↓↓↓

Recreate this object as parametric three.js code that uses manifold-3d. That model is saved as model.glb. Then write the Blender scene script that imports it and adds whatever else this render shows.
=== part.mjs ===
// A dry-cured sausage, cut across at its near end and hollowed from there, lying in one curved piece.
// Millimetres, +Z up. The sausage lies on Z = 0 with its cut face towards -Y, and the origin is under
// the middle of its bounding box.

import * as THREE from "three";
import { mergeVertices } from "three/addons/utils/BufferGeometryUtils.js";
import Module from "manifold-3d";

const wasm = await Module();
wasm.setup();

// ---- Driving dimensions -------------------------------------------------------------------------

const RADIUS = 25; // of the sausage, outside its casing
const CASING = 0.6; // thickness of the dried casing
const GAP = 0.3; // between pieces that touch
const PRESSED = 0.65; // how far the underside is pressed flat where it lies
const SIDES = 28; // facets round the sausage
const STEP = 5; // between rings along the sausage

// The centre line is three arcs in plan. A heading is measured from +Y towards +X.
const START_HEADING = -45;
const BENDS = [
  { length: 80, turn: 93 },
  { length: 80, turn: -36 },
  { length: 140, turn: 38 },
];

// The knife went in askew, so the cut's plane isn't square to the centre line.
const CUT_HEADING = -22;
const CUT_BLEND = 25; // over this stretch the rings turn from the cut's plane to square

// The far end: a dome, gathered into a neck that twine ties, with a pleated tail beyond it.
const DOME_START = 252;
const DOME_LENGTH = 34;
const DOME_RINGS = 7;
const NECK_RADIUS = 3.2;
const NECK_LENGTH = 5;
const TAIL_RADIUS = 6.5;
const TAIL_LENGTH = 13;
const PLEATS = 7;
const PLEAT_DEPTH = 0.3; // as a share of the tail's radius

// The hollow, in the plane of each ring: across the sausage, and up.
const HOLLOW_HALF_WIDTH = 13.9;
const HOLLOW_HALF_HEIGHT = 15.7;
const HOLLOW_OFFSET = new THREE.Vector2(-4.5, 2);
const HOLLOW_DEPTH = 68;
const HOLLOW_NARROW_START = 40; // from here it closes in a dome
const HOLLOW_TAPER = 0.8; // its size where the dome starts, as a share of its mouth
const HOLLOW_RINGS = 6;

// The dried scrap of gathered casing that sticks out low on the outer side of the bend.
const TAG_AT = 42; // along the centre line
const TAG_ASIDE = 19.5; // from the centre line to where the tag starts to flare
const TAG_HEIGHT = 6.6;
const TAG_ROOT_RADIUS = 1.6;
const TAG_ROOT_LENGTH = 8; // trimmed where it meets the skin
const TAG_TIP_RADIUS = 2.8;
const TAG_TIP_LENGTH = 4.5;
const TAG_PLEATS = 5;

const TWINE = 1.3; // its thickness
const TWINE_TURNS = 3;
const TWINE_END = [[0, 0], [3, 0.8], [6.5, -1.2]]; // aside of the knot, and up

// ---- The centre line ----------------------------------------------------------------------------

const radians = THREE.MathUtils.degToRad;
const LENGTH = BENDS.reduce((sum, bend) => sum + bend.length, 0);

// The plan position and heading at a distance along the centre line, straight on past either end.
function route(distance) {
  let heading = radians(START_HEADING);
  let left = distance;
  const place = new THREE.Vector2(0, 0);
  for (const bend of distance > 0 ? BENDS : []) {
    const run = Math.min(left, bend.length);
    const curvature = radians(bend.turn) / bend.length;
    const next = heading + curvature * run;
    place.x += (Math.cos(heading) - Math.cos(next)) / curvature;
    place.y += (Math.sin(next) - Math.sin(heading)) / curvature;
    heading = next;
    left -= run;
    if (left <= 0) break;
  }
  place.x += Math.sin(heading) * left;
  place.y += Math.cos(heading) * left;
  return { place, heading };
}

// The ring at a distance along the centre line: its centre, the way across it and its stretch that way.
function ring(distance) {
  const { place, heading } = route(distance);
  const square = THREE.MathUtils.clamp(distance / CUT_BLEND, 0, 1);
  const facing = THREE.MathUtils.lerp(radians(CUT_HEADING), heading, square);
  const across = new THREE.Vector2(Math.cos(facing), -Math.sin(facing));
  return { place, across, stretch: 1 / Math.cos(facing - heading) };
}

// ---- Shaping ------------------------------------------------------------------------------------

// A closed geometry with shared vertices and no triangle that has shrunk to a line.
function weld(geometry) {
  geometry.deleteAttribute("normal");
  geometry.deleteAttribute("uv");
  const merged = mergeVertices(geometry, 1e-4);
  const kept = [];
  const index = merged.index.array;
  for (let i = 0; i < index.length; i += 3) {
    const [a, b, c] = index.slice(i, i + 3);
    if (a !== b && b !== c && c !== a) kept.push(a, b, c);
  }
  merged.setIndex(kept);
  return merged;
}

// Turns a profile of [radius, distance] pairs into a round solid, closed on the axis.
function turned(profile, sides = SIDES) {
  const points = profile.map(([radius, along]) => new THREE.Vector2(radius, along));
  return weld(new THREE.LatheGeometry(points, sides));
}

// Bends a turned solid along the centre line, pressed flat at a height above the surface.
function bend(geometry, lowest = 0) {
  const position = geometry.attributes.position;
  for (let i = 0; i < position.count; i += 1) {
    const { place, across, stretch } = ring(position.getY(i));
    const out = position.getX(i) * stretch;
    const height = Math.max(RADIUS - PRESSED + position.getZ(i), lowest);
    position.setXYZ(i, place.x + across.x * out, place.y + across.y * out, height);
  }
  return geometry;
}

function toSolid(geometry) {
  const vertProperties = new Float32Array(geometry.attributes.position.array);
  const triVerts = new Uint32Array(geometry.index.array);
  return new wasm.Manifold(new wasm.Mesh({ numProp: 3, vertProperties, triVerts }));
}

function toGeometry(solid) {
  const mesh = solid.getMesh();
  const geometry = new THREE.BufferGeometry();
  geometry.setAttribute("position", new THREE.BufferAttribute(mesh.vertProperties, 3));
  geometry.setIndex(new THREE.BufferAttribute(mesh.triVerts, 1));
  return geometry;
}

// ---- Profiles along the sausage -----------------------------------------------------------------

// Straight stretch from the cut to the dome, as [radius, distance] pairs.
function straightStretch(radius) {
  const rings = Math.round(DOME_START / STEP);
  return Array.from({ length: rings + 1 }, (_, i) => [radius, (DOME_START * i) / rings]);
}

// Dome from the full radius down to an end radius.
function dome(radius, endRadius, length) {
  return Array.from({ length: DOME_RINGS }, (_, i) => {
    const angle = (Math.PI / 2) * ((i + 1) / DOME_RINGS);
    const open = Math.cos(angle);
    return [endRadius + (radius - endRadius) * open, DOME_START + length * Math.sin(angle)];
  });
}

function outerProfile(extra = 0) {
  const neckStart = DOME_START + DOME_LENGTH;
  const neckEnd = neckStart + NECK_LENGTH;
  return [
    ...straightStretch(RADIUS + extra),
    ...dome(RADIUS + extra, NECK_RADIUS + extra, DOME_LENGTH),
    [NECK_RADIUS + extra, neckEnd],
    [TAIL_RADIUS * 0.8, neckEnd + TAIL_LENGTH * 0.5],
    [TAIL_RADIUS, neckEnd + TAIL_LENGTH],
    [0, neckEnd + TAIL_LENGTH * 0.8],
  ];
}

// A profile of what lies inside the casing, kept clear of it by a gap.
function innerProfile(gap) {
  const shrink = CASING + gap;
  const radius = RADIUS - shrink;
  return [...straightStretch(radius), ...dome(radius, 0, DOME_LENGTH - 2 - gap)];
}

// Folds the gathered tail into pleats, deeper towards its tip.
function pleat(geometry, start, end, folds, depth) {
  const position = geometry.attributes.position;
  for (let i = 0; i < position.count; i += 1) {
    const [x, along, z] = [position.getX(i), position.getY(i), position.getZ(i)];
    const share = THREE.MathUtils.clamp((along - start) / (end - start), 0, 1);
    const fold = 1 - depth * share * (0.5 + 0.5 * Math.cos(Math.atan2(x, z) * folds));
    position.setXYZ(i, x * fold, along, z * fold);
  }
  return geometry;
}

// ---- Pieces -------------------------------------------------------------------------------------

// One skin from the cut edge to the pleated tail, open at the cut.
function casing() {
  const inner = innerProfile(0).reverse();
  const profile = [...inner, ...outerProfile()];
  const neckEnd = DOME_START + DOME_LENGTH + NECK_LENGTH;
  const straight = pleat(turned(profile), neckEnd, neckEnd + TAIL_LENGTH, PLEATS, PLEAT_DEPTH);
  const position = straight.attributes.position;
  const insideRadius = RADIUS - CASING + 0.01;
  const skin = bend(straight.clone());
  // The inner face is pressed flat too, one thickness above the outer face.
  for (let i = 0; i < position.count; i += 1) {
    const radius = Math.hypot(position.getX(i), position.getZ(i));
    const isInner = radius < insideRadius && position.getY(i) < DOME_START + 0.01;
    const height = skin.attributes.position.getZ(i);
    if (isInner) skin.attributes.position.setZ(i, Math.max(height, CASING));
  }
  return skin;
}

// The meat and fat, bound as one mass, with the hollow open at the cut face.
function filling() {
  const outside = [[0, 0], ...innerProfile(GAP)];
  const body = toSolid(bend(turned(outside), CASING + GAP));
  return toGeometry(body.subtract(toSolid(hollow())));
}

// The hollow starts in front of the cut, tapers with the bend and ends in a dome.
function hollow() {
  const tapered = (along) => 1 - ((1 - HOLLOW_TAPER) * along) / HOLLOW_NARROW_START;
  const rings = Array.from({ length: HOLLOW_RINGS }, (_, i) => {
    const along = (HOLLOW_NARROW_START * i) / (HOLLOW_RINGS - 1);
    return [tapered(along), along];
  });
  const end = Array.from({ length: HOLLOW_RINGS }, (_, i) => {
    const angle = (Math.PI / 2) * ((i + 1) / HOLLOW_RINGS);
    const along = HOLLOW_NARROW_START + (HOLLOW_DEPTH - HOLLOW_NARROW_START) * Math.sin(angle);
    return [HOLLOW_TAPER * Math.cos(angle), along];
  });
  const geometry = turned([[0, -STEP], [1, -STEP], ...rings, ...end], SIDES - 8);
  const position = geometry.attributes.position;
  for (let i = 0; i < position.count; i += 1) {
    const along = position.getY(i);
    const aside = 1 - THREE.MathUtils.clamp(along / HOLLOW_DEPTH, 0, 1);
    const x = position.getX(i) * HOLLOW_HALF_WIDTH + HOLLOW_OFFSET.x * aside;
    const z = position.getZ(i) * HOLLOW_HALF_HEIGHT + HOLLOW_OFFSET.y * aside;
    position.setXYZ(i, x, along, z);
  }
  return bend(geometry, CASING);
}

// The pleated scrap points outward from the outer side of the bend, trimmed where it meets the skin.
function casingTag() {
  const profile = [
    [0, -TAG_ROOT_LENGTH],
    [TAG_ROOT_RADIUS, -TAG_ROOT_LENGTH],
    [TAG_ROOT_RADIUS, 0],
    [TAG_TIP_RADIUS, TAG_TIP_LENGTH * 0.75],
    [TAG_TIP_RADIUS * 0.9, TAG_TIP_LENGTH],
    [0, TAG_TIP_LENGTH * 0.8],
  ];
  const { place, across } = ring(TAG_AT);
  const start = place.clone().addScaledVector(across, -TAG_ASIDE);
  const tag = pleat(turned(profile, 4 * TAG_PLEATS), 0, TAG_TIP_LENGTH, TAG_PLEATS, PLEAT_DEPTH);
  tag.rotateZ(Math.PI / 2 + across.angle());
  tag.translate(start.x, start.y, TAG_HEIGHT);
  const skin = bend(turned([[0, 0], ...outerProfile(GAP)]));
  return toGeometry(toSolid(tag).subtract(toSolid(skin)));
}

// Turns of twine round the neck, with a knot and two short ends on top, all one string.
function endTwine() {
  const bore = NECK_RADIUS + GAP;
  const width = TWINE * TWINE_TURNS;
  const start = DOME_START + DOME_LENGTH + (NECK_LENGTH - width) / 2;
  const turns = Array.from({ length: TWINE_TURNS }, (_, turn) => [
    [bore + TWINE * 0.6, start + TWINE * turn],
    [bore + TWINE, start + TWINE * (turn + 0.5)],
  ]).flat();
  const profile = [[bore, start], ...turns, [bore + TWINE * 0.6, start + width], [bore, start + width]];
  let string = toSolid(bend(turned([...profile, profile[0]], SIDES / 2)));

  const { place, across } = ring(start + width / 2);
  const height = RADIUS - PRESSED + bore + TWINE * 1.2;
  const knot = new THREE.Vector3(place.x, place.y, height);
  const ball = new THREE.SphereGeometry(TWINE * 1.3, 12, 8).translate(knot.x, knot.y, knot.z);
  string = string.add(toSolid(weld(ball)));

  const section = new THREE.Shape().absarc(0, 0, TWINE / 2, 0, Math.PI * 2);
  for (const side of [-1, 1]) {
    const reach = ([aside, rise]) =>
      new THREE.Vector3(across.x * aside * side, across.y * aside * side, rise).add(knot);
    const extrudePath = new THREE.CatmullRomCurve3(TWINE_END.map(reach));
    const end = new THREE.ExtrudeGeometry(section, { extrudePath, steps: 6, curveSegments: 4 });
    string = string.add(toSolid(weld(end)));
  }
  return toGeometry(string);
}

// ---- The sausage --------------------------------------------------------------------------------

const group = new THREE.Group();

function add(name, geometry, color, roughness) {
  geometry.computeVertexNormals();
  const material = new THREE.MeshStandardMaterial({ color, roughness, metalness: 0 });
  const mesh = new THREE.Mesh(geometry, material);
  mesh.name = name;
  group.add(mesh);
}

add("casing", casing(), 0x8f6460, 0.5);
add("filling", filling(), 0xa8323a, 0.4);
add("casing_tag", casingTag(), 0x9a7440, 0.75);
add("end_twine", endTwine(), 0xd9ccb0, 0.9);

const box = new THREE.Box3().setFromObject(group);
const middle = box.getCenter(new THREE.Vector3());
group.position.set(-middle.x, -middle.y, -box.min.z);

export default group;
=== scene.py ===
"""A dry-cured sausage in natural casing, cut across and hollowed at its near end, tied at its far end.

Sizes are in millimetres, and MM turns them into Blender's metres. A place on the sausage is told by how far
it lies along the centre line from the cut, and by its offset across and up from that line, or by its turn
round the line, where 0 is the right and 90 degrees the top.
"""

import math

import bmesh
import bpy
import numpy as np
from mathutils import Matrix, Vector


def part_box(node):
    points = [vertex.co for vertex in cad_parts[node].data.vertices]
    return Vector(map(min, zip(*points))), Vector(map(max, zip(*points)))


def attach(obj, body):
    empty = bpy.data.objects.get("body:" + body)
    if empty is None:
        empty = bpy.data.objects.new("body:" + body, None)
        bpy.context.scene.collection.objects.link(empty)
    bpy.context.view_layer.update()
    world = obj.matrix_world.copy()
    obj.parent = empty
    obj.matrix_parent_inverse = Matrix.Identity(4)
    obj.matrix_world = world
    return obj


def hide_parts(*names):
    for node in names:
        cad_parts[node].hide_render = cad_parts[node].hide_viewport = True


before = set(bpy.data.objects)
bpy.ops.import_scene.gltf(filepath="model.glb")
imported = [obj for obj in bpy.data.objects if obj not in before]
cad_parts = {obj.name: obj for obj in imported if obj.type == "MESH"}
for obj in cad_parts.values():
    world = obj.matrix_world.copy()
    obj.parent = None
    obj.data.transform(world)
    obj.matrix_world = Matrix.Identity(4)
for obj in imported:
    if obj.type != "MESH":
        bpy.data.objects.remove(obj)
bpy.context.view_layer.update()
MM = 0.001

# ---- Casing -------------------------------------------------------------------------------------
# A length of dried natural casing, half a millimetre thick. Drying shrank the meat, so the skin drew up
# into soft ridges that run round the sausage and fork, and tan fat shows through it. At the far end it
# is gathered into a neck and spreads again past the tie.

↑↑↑

**Goal**
Copy out the lines in which the string "node" appears.

**Full answer**
def part_box(node):
    points = [vertex.co for vertex in cad_parts[node].data.vertices]
    for node in names:
        cad_parts[node].hide_render = cad_parts[node].hide_viewport = True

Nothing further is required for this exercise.